On a sunny Saturday morning in October 2022, Shlomi Levi and his family were going for a hike. As they were leaving their apartment building in Ness Ziona, south of Tel Aviv, Shlomi noticed a moth near the building entrance light, not far from the garbage cans. He snapped two photos on his cell phone. When they returned, the moth was gone. But Shlomi had the photos.
Shlomi is a farm animal veterinarian, an avid birder and photographer. In the last couple of years, he has also become interested in moths.
That evening, he tried to identify the moth in the photos. He knew it was a geometer but also knew he’d never seen this species before. On the Israel nature site run by Oz Ritner, National Moth Week’s country coordinator for Israel, Shlomi found what he was looking for: The moth was a Paulus’ geometer – Selidosema combustaria.
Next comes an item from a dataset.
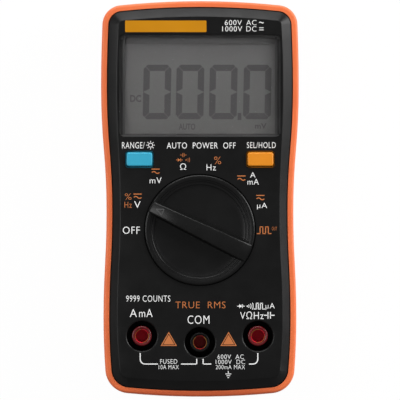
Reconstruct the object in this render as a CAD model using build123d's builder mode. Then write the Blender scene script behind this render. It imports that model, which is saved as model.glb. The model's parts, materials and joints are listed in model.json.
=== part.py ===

Paulus’ geometer was first collected by an insect dealer named Paulus and described by German entomologist Rudolf Püngeler in 1903. This specimen of a male is housed in a museum in Germany. The collection site is described as “near the Jordan River,” but since he was a rare insect dealer, it is likely that the location is not correct because he would not have wanted others to know where to find this rare species. The one Shlomi found was a dark morph of the species, compared to the ones found previously.
This enigmatic species was not seen again until 2014 when a few individuals showed up at Oz’s light trap in the Lahav area of Israel. Three individuals were sent to be housed in the German museum after a DNA sample for taken. Another is in an Israeli collection.
This moth was not seen again until Shlomi found it in 2022.
“This is why citizen science is so important,” said National Moth Week co-founder Liti Haramaty. “When people of all backgrounds, not just scientists, document moths in their local habitats, they can turn up amazing discoveries, like Shlomi did. It can happen to anybody.”